I nearly gave up this inquiry.
But then I remembered. There was some art that moved me, even scared me: The covers of paperback science fiction books.
A paperback in those days were two things: words and a cover painted by a hugely talented and underpaid artist that no one knew.
The first two books I remember owning were “Planets for Sale” and “Dolphin Island.” Both are unremarkable books, but their covers are branded into my prepubescent mind. Until recently, I did not know who painted their covers.
Paul Lehr painted them. Mr. Lehr illustrated hundreds of books and painted thousands of pictures. His mind was so imaginative, his hands so prolific, his work so evocative that publishers would buy his paintings in advance just to have them on hand. When a new book arrived, they would already have a “Lehr” that would relate in some way.
I read Dolphin Island in the 7th grade. I was captivated by the story, but I also gazed into the mesmerizing Lehr picture every day for weeks. Mr. Lehr did that to people. His cover paintings rarely described the book but somehow evoked the spirit of the contents. Thus his work was a story, the first story, before you read the second one within.
This was the case with Dolphin Island. What are those swimmers doing? That thing behind them must be an underwater shelter, and not a creature or they would have SCUBA on; they must be returning to it for air. Or is it a benevolent creature? This cover scene is NOT in the book. This is how I was introduced to Mr. Paul Lehr as a 12-year-old, but I didn’t know his name.
Later in high school, when challenged by a reading-fiend friend (I don’t like Heinlein much), I bought Starship Troopers. The cover of my used copy was a Lehr painting unrelated to the story. The painting is of big, bug eyed things, obviously military spaceships, not enemy bugs. The distant horizon glows with the fire of a bombardment. The ships are in formation, perhaps loading infantry. All this is not in the book and yet all of it is. This is another “stock” Lehr painting used for a later edition of Starship Troopers. I still stare at it. I wish I had a life-size print.

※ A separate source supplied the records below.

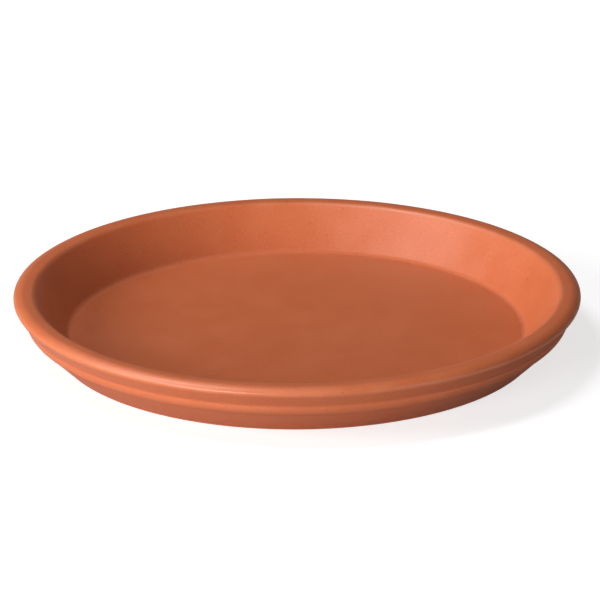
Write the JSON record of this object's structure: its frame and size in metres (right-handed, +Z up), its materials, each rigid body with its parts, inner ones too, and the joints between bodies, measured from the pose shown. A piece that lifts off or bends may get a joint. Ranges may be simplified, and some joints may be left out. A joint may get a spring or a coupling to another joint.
{
  "type": "plant saucer",
  "caption": "Round shallow saucer of unglazed terracotta with a flared wall, a beaded rim band and a flat floor, to stand under a plant pot and catch water.",
  "frame": {"origin": "middle of the foot ring, on the plane that the saucer stands on", "axes": "+Z up along the axis of revolution; +X and +Y are alike, since the saucer is round"},
  "size_m": [0.3, 0.3, 0.0308],
  "materials": {
    "terracotta": "matt unglazed fired clay"
  },
  "bodies": {
    "root": {"saucer": "terracotta"}
  },
  "joints": []
}
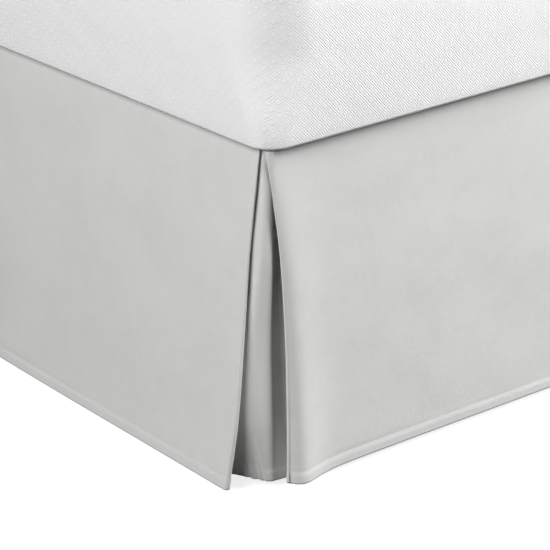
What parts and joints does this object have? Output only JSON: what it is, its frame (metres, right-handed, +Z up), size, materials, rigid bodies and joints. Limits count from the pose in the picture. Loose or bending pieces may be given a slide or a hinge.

Between 1965 and 1980 a large percentage of science fiction books had Lehr covers. It was as though Mr. Lehr’s evocative work had become the standard.
I cannot remember the exact painting that frightened me as a kid, but many of his paintings did and still do, like the one below. Mr. Lehr often painted a magnificent urban future receiving a Biblical cataclysm. His scenes are rarely personal. The victims are not painted, but we know they are there, screaming, dying. Nuclear war was a very real thing to me as a kid and to Mr. Lehr, no doubt. Mr. Lehr could paint holocaust and wonder, disaster and beauty, at the same time.
Before the 1990s, one could rarely see mayhem in motion, and never on demand. Mayhem was photographed before, during or after with film cameras. Mr. Lehr seemed to understand this and was able to paint all three phases at the same time. A Lehr painting invites the mind to makes its own story: Who is on that tugboat? Where are they going? Are those human cities or are they invaders? They look peaceful. Why did that building explode?
As a man of a more respectful generation, Mr. Lehr never, as far as I know, painted intending to titillate or disgust as H.R. Giger and others did in the 1970s. There was vestigial hope in Mr. Lehr’s work. When he painted destruction, it was an awe-full, beautiful destruction. Atmospheric, but not often not bleak. A Lehr book cover is mood lighting for the mind before it enters the world of the author. Still acrylic paint on masonite; dry as stone. But Mr. Lehr could endow his paintings with a range of motion: explosions, failing spacecraft, a mob marching or a simple tug boat. The picture is moving.
Sadly, this great American illustrator, Paul Lehr, does not have an English language Wikipedia page. There is a very short and inadequate one in Dutch. He does, however, have many fans and several websites have good articles about him. One tribute is even on Substack: Adam Rowe’s Retro Sci Fi Art. Mr. Lehr’s daughter and some admiring filmmakers are producing a documentary of his life. See the trailer HERE.
I close in praise of the dendritic quality of inquiry. My self inquiry about art provoked my memory of sci-fi book covers which led to Paul Lehr, which has reinvigorated my love of his work. AND THAT has forced me to remember that I gave away all my old books in a stupid de-hoarding frenzy years ago and some books are now fetching $5 to $100 per paperback on some sites. Inquiry is an a-hole sometimes!
The best images in the world still don’t move.
Enjoy the Lehr paintings set to Chopin in the video:
They are haunting, and mesmerizing. These are pretty elevated artistic taste for a tween. My verson of "art" in those days was Archie comics (or sometimes Superman in the sci-fi realm).
This was a fascinating dive into the inspirations of your childhood. It’s a shame concept artists like Lehr are disappearing thanks to generative AI. Some publishers and game companies that used to employ dozens of these artists now just have a prompt engineer... anyways. Really enjoyed this one Harry. What Sci-fi author left the biggest impression on you?